Mwanza is the second Largest city in Tanzania. It doesn't feel it. It doesn't have that urban feeling that dar has or even the slight agressiveness that surrounds you in arusha. The buildings on all the granite cliffs alow the shanty town shacks to blend in with the topography. There are some larger buildings including Bugando Medical Center (BMC) it is on the side of a hill, is nine stories and looks out over mwanza harbour. It is an ugly concrete building and we visited it on the first day with the bishop. Mange Manyama ( a Phd student working at U of C from bugando) had given me an email of introduction to a professor Magori there. O course he was away from Mwanza while I was there. This is only important because next time I come I want to offer my services to do some teaching . Bugando was to become a little bit of a thorn in my side when at Nansio because of the difficulties of getting any referals to them.
The bishop is physically not a big man but almost everything on ukewere circulate around him.

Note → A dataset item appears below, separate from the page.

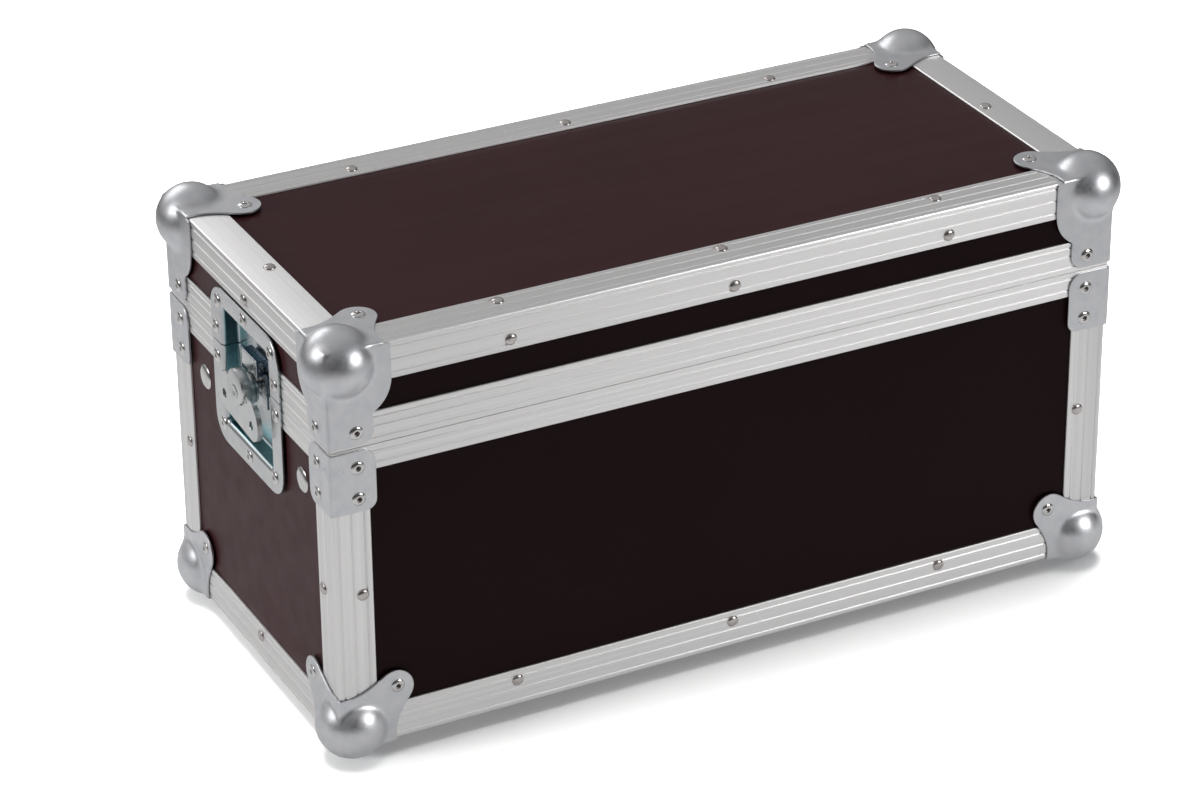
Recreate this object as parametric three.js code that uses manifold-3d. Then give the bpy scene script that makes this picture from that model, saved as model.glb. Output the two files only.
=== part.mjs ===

The bishop picked up Warren ( a pharmacist)and me from the airport. We arrived from different directions -me from Dar es salaam and Warren from Nairobi though ironically we both travelled through heathrow on British airways at the same time. We arrived the day before the large contingent from Canada and the bishop put us to political use right away. The first trip was to a convent to meet with the bishop's sister for a medical consult. Which reminds me I must get some support stockings for her. We visited Bugando and also the bottling plant where he made sure we had a supply of bottled water for the whole of the caravan. we then went to mds supplier of the medications for the caravan. This is where I saw Warren in action for the first time. A truly amazing sight. Excessively pharmaceutical anal retentive behaviour. We met up there with Rainer Tan the on the ground coordinator/Cida intern. Warren made sure we had all the drugs and Rainer made sure everything was paid for and loaded on a truck. Pity that, because we weren't leaving on the ferry until the next day and mds was not open on the Saturday and that nothing would be safe on the truck overnight, we had to unload the truck into a local dawa (pharmacy) for overnight storage and reload in the morning! I know that is a long run on sentence but it was a long African run on behaviour. That night Rainer, Warren and I stayed at a very seedy place called the geiter lodge. (12,000 shillings a night--about $9).